* **PROBLEM REQUIREMENTS**
Consider the listing below. Extract exactly the lines from the line containing "obj.parent = empty" to the line containing "before = set(bpy.data.objects)", both included.

* **EXTRACTED DATA**
[Begin]

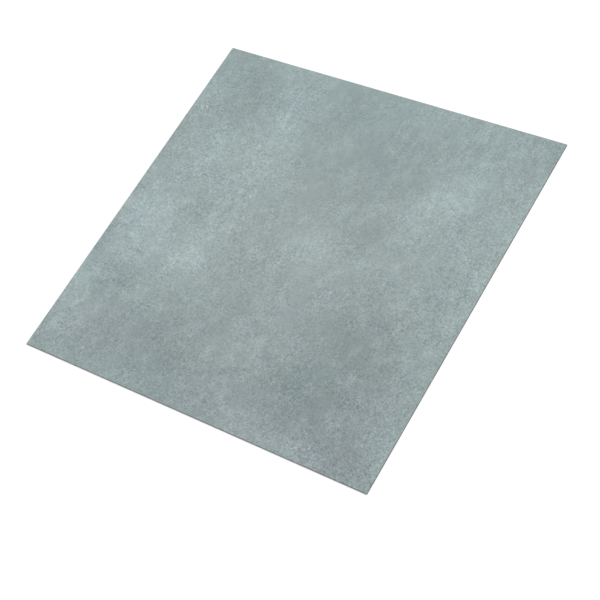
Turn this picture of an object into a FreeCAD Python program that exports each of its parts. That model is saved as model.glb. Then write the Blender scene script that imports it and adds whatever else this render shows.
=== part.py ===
"""Square vinyl floor tile of the glue-down kind, lying face up.

The tile is one hot-pressed sheet, die-cut square, so it is one solid. Its broad
faces are flat and parallel: the back at z = 0 and the wear face at z =
tile_thickness. The cut runs round all four sides with one section, from the top
down:

    arris     eased by the die, at the rim of the wear face
    land      upright, where the next tile butts
    back-cut  leaning in down to the back, so that the faces close up first

Millimetres, +Z up, origin at the centre of the back face.
"""
import FreeCAD, Part
import os

# Driving dimensions.
tile_side = 457.2        # edge to edge at the land, 18 inches, both ways
tile_thickness = 2.0     # back face to wear face
arris_radius = 0.15      # rounding of the wear face's rim
land_height = 0.9        # upright band of the cut, from the arris's top down
back_cut = 0.05          # how far the back face stands in from the land

UP = FreeCAD.Vector(0, 0, 1)


def square_outline(side, height):
    """A closed square wire of that side, centred on the Z axis, level at that height."""
    half = side / 2
    signs = [(-1, -1), (1, -1), (1, 1), (-1, 1)]
    corners = [FreeCAD.Vector(x * half, y * half, height) for x, y in signs]
    return Part.makePolygon(corners + corners[:1])


def top_face(solid):
    """The highest face of a solid."""
    return max(solid.Faces, key=lambda face: face.CenterOfMass.z)


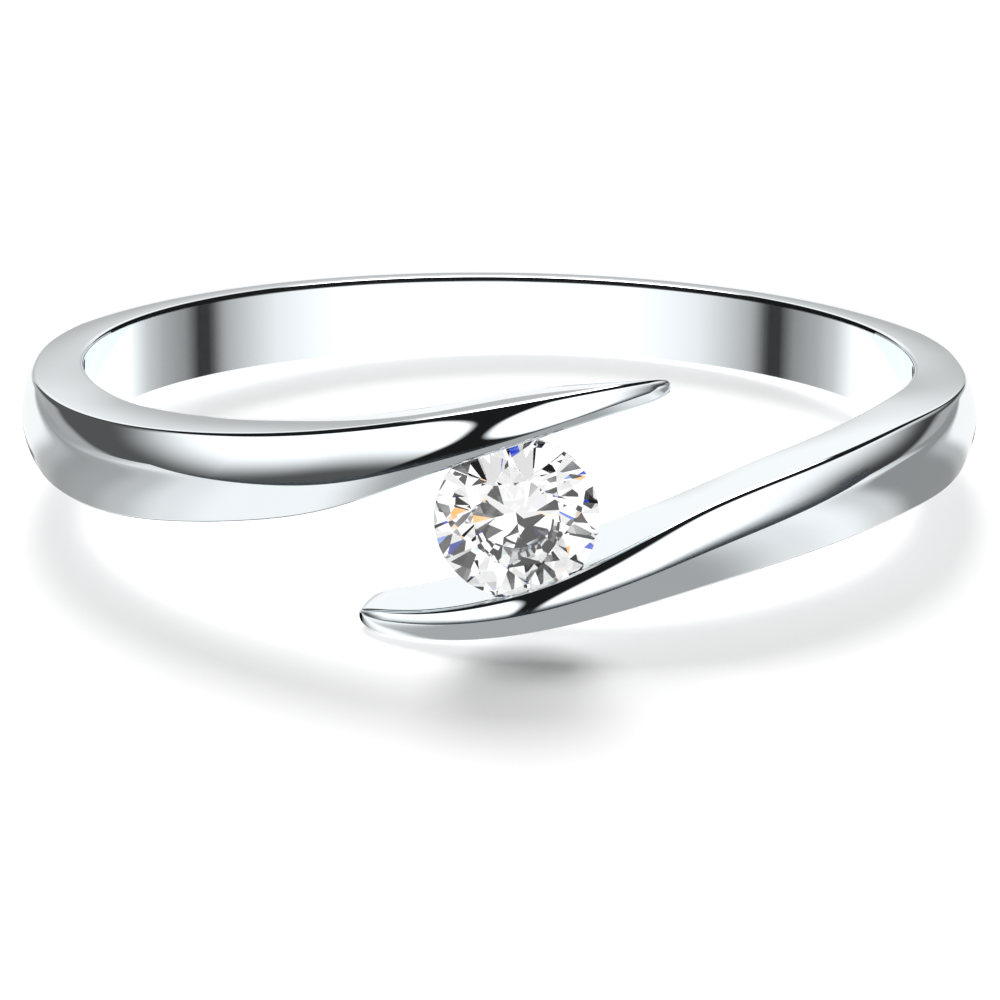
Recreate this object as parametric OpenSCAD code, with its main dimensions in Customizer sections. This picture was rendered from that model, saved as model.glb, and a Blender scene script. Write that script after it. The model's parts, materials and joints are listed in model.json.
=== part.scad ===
// Bypass ring with one round brilliant stone. The band is one casting whose two
// arms pass each other at the front and hold the stone by its girdle between them.
// Millimetres. The ring lies on its side on the surface Z = 0, with the stone at -Y.

/* [Band] */
// Inner diameter, the size of the finger
finger_d = 17.3; // [15.5:0.1:20.5]
// Width of the plain shank at its inner edges
shank_w = 1.83; // [1.4:0.01:2.4]
// How much narrower the shank is at its outer edges
shank_draft = 0.11; // [0:0.01:0.3]
// Thickness of the shank between its inner and outer edges
shank_t = 1.0; // [0.8:0.05:1.4]
// How far the rounded outer face stands out from its edges, as a share of its height
dome_share = 0.14; // [0.05:0.01:0.2]
// Break of the inner edges
inner_break = 0.1; // [0.04:0.01:0.15]

/* [Arms] */
// Angle by which each arm's tip passes the stone's axis
tip_angle = 18.1; // [14:0.1:19]
// Length of the rounded end of a tip, as an angle
tip_round = 3.6; // [2:0.1:4]

/* [Stone] */
// Diameter of the stone at the girdle
stone_d = 3.0; // [2.9:0.05:3.1]
// Distance from the finger's axis to the girdle's middle
girdle_r = 9.95; // [9.9:0.01:10]
// Height of the crown above the girdle
crown_h = 0.44; // [0.35:0.01:0.55]
// Depth of the pavilion below the girdle
pavilion_h = 1.18; // [1:0.01:1.2]
// Width of the table, as a share of the diameter
table_share = 0.56; // [0.5:0.01:0.65]
// Thickness of the girdle at the facets' corners
girdle_t = 0.12; // [0.1:0.01:0.16]
// Turn of the facets about the stone's axis
facet_turn = 31.5; // [0:0.5:45]
// Room left round the stone in its seat
seat_gap = 0.03; // [0.02:0.005:0.06]

/* [Rest] */
// Lean of the lying ring away from the stone, as its balance sets it
lean_back = 4.43; // [0:0.01:8]
// Lean of the lying ring to the lower arm's shoulder
lean_side = 1.39; // [0:0.01:4]

/* [Hidden] */

// One arm, from the side of the ring over the stone to its tip. The angle is taken
// round the finger's axis from the stone, and the heights from the ring's mid-plane.
// The other arm is the same one turned half round the stone's axis.
top_in_0 = shank_w / 2;
top_out_0 = shank_w / 2 - shank_draft / 2;
edge_0 = finger_d / 2 + shank_t;
// angle, top inner edge, top outer edge, bottom inner edge, bottom outer edge, outer edges' radius
arm_rows = [
    [-90, top_in_0, top_out_0, -top_in_0, -top_out_0, edge_0],
    [-80, top_in_0, top_out_0, -top_in_0, -0.88, 9.72],
    [-70, 0.915, 0.87, -0.93, -0.92, 9.80],
    [-60, 0.92, 0.88, -0.93, -0.94, 9.88],
    [-50, 0.99, 0.93, -0.82, -0.90, 9.90],
    [-40, 1.11, 1.06, -0.64, -0.71, 9.93],
    [-30, 1.28, 1.25, -0.37, -0.43, 9.96],
    [-20, 1.49, 1.51, 0.06, 0.00, 10.03],
    [-10, 1.76, 1.85, 0.54, 0.73, 10.15],
    [0, 2.06, 2.19, 1.09, 1.39, 10.17],
    [10, 2.20, 2.40, 1.61, 1.84, 9.87],
    [20, 2.12, 2.40, 1.93, 2.05, 9.25]
];
row_step = 10;
TOP_IN = 1;
TOP_OUT = 2;
BOTTOM_IN = 3;
BOTTOM_OUT = 4;
EDGE_R = 5;

// Smooth curve through one column of the rows at angle a
function row(i) = arm_rows[min(max(i, 0), len(arm_rows) - 1)];
function cubic(p, q, r, s, t) =
    q + t * ((r - p) / 2 + t * ((2 * p - 5 * q + 4 * r - s) / 2 + t * (3 * q - p - 3 * r + s) / 2));
function along(a, column) =
    let (u = max(0, (a - arm_rows[0][0]) / row_step), i = floor(u), t = u - i)
    cubic(row(i - 1)[column], row(i)[column], row(i + 1)[column], row(i + 2)[column], t);

// Section of the arm at angle a: radius and height of its corners and its domed face
finger_r = finger_d / 2;
bore_stock = 0.06;
break_least_flat = 0.1;
dome_steps = 10;
function dome_point(a, i) =
    let (u = i / dome_steps,
         high = along(a, TOP_OUT),
         low = along(a, BOTTOM_OUT),
         out = dome_share * (high - low) * 4 * u * (1 - u))
    [along(a, EDGE_R) + out, high + (low - high) * u];
// Near the tip the inner side is too low for the whole break at both edges
function break_drop(a) =
    let (height = along(a, TOP_IN) - along(a, BOTTOM_IN))
    min(inner_break + bore_stock, (1 - break_least_flat) * height / 2);
function section(a) = concat(
    [[finger_r - bore_stock, along(a, TOP_IN) - break_drop(a)],
     [finger_r + inner_break, along(a, TOP_IN)]],
    [for (i = [0:dome_steps]) dome_point(a, i)],
    [[finger_r + inner_break, along(a, BOTTOM_IN)],
     [finger_r - bore_stock, along(a, BOTTOM_IN) + break_drop(a)]]);

// The same section drawn in towards its middle, for the rounded end of a tip. Its
// height closes nearly like a circle and its depth later, so the outer face stays whole.
function mid(points) = [for (k = [0, 1]) (min([for (p = points) p[k]]) + max([for (p = points) p[k]])) / 2];
function shrunk(points, share) =
    let (c = mid(points))
    [for (p = points) [c[0] + (p[0] - c[0]) * pow(share, depth_closing),
                       c[1] + (p[1] - c[1]) * pow(share, height_closing)]];

// Stations along the arm: angle and depth of the section
cap_steps = 7;
cap_least = 0.12;
depth_closing = 0.4;
height_closing = 0.7;
arm_step = 2.5;
shank_step = 5;
arm_from = -60;
cap_from = tip_angle - tip_round;
stations = concat(
    [for (i = [0:cap_steps])
        let (t = 90 * (1 - i / cap_steps))
        [cap_from + tip_round * sin(t), max(cap_least, cos(t))]],
    [for (a = [floor(cap_from / arm_step) * arm_step - arm_step:-arm_step:arm_from]) [a, 1]],
    [for (a = [arm_from - shank_step:-shank_step:-180]) [a, 1]]);

function place(p, a) = [p[0] * sin(a), -p[0] * cos(a), p[1]];
function turned(p) = [-p[0], p[1], -p[2]];
function reversed(list) = [for (i = [len(list) - 1:-1:0]) list[i]];
arm_rings = [for (s = stations) [for (p = shrunk(section(s[0]), s[1])) place(p, s[0])]];
other_rings = [for (i = [len(arm_rings) - 2:-1:0]) reversed([for (p = arm_rings[i]) turned(p)])];
rings = concat(arm_rings, other_rings);

// A closed solid through the rings, each quad split along the same diagonal
module sweep(rings) {
    n = len(rings[0]);
    last = len(rings) - 1;
    walls = [for (i = [0:last - 1], j = [0:n - 1])
        let (a = i * n + j, b = i * n + (j + 1) % n)
        each [[a, b + n, a + n], [a, b, b + n]]];
    ends = [[for (j = [n - 1:-1:0]) j], [for (j = [0:n - 1]) last * n + j]];
    polyhedron([for (r = rings) each r], concat(walls, ends));
}

// The stone's own axis: up is away from the finger
module on_stone_axis() {
    translate([0, -girdle_r, 0]) rotate([90, 0, 0]) children();
}

// Round brilliant: table, 8 stars, 8 kites, 16 upper halves, 16 lower halves, 8 mains
stone_r = stone_d / 2;
table_r = stone_r * table_share;
half_girdle = girdle_t / 2;
star_share = 0.5;
lower_half_share = 0.76;
kite_angle = 45;
half_kite = kite_angle / 2;
sixteenth_mid = half_kite / 2;
star_r = table_r + (stone_r - table_r) * star_share;
star_z = half_girdle + crown_h * (stone_r - star_r * cos(half_kite)) / (stone_r - table_r);
lower_r = stone_r * (1 - lower_half_share);
lower_z = -half_girdle - pavilion_h + pavilion_h / stone_r * lower_r * cos(half_kite);
upper_slope = (star_z - half_girdle) / ((stone_r - star_r) * cos(sixteenth_mid));
lower_slope = (-half_girdle - lower_z) / ((stone_r - lower_r) * cos(sixteenth_mid));
arc_steps = 3;
arc_count = 16 * arc_steps;

function round_point(r, a, z) = [r * cos(a), r * sin(a), z];
// How far the round girdle reaches past the chord of its sixteenth at angle a
function past_chord(a) =
    let (local = a - floor(a / half_kite + 0.0001) * half_kite)
    stone_r * (cos(local - sixteenth_mid) - cos(sixteenth_mid));

module brilliant() {
    table_i = 0;
    star_i = 8;
    upper_i = 16;
    low_i = upper_i + arc_count;
    main_i = low_i + arc_count;
    culet_i = main_i + 8;
    arc_a = 360 / arc_count;
    points = concat(
        [for (k = [0:7]) round_point(table_r, k * kite_angle, half_girdle + crown_h)],
        [for (k = [0:7]) round_point(star_r, (k + 0.5) * kite_angle, star_z)],
        [for (j = [0:arc_count - 1])
            round_point(stone_r, j * arc_a, half_girdle - upper_slope * past_chord(j * arc_a))],
        [for (j = [0:arc_count - 1])
            round_point(stone_r, j * arc_a, -half_girdle + lower_slope * past_chord(j * arc_a))],
        [for (k = [0:7]) round_point(lower_r, (k + 0.5) * kite_angle, lower_z)],
        [[0, 0, -half_girdle - pavilion_h]]);
    table = [[for (k = [7:-1:0]) table_i + k]];
    stars = [for (k = [0:7]) [table_i + k, table_i + (k + 1) % 8, star_i + k]];
    kites = [for (k = [0:7])
        [table_i + k, star_i + k, upper_i + 2 * k * arc_steps, star_i + (k + 7) % 8]];
    upper_halves = [for (k = [0:7], side = [0, 1])
        let (first = (2 * k + side) * arc_steps)
        concat([star_i + k], [for (j = [arc_steps:-1:0]) upper_i + (first + j) % arc_count])];
    girdle = [for (j = [0:arc_count - 1])
        let (m = (j + 1) % arc_count)
        [upper_i + j, upper_i + m, low_i + m, low_i + j]];
    lower_halves = [for (k = [0:7], side = [0, 1])
        let (first = (2 * k + side) * arc_steps)
        concat([main_i + k], [for (j = [0:arc_steps]) low_i + (first + j) % arc_count])];
    mains = [for (k = [0:7])
        [culet_i, main_i + (k + 7) % 8, low_i + 2 * k * arc_steps, main_i + k]];
    polyhedron(points, concat(table, stars, kites, upper_halves, girdle, lower_halves, mains));
}

// The room that the stone takes in the arms: its turned outline with the gap round it
module seat() {
    r = stone_r + seat_gap;
    g = half_girdle + seat_gap;
    table_z = g + crown_h;
    rotate_extrude($fn = 96)
        polygon([[0, -g - pavilion_h], [r, -g], [r, g], [table_r + seat_gap, table_z], [0, table_z]]);
}

// Where the ring lies: its lowest point on the surface, its box centred on the origin
function leant_y(p) = p[1] * cos(lean_back) + p[2] * sin(lean_back);
function leant_z(p) =
    (p[2] * cos(lean_back) - p[1] * sin(lean_back)) * cos(lean_side) - p[0] * sin(lean_side);
lowest = min([for (r = rings, p = r) leant_z(p)]);
rearmost = max([for (r = rings, p = r) leant_y(p)]);
table_top = girdle_r + girdle_t / 2 + crown_h;
foremost = min([for (k = [0:7]) leant_y([0, -table_top, table_r * sin(facet_turn + k * kite_angle)])]);
module lying() {
    translate([0, -(rearmost + foremost) / 2, -lowest]) rotate([-lean_back, lean_side, 0]) children();
}

module band() {
    color([0.82, 0.85, 0.86]) lying() difference() {
        sweep(rings);
        rotate(arm_step / 2) cylinder(r = finger_r, h = 4 * shank_w, center = true, $fn = 180);
        on_stone_axis() seat();
    }
}

module stone() {
    color([0.93, 0.96, 0.98]) lying() on_stone_axis() rotate(facet_turn) brilliant();
}

band();
stone();
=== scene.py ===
import json
from math import asin, atan2, cos, pi, radians, sin

import bmesh
import bpy
import numpy as np
from mathutils import Matrix, Vector


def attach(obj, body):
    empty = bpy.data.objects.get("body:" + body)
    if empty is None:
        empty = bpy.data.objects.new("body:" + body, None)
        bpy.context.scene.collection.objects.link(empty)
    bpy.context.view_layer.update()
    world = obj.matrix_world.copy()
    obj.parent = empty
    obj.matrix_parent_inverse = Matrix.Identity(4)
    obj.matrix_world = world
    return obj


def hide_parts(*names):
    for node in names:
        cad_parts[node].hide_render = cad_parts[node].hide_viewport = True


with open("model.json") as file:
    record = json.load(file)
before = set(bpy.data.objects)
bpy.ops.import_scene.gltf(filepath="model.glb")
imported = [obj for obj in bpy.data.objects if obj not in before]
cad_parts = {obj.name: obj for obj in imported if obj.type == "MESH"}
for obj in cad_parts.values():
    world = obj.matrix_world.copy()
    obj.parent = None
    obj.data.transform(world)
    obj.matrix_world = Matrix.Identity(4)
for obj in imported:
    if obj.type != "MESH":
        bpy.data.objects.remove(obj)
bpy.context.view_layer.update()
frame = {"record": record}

# The band: one casting of silver, plated with rhodium and mirror polished. A plain
# shank runs round the finger, and its two ends become arms that pass each other at the
# front. Both arms are one shape, the second turned half round the stone's axis.
mm = 0.001
bore = frame["record"]["mounts"][0]
finger_r = bore["dims"]["r_mm"]
bore_axis = bore["axis"]
# the ring rests on its side, leant back until it meets the surface at three points; the
# bore says where the finger's axis then is, and each piece is drawn upright round that
# axis, in millimetres, and laid down with it
lean_back = asin(bore_axis[1])
lean_side = atan2(bore_axis[0], bore_axis[2])
laid_down = (
    Matrix.Translation(bore["pos_m"])
    @ Matrix.Rotation(lean_side, 4, "Y")
    @ Matrix.Rotation(-lean_back, 4, "X")
    @ Matrix.Diagonal((mm, mm, mm, 1))
)


def make_object(name, verts, faces):
    mesh = bpy.data.meshes.new(name)
    mesh.from_pydata([tuple(v) for v in verts], [], faces)
    mesh.validate()
    obj = bpy.data.objects.new(name, mesh)
    bpy.context.scene.collection.objects.link(obj)
    return obj


# sizes in millimetres and degrees round the finger's axis, counted from the stone
shank_w = 1.83
shank_draft = 0.11
shank_t = 1.0
tip_angle = 18.1
tip_round = 3.6
depth_closing = 0.4
height_closing = 0.7
narrowest = 0.02
inner_round = 0.1
outer_round = 0.08
inner_round_limit = 0.42
outer_round_limit = 0.2
face_crown = 0.018
dome_share = 0.14
crease_turn = 32
wall_steps = 12
face_steps = 16
dome_steps = 26
inner_round_steps = 9
outer_round_steps = 7
tip_stations = 25
arm_stations = 300
top_in_0 = shank_w / 2
top_out_0 = shank_w / 2 - shank_draft / 2
edge_0 = finger_r + shank_t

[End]

* **EXERCISE RESPONSE**
    obj.parent = empty
    obj.matrix_parent_inverse = Matrix.Identity(4)
    obj.matrix_world = world
    return obj


def hide_parts(*names):
    for node in names:
        cad_parts[node].hide_render = cad_parts[node].hide_viewport = True


with open("model.json") as file:
    record = json.load(file)
before = set(bpy.data.objects)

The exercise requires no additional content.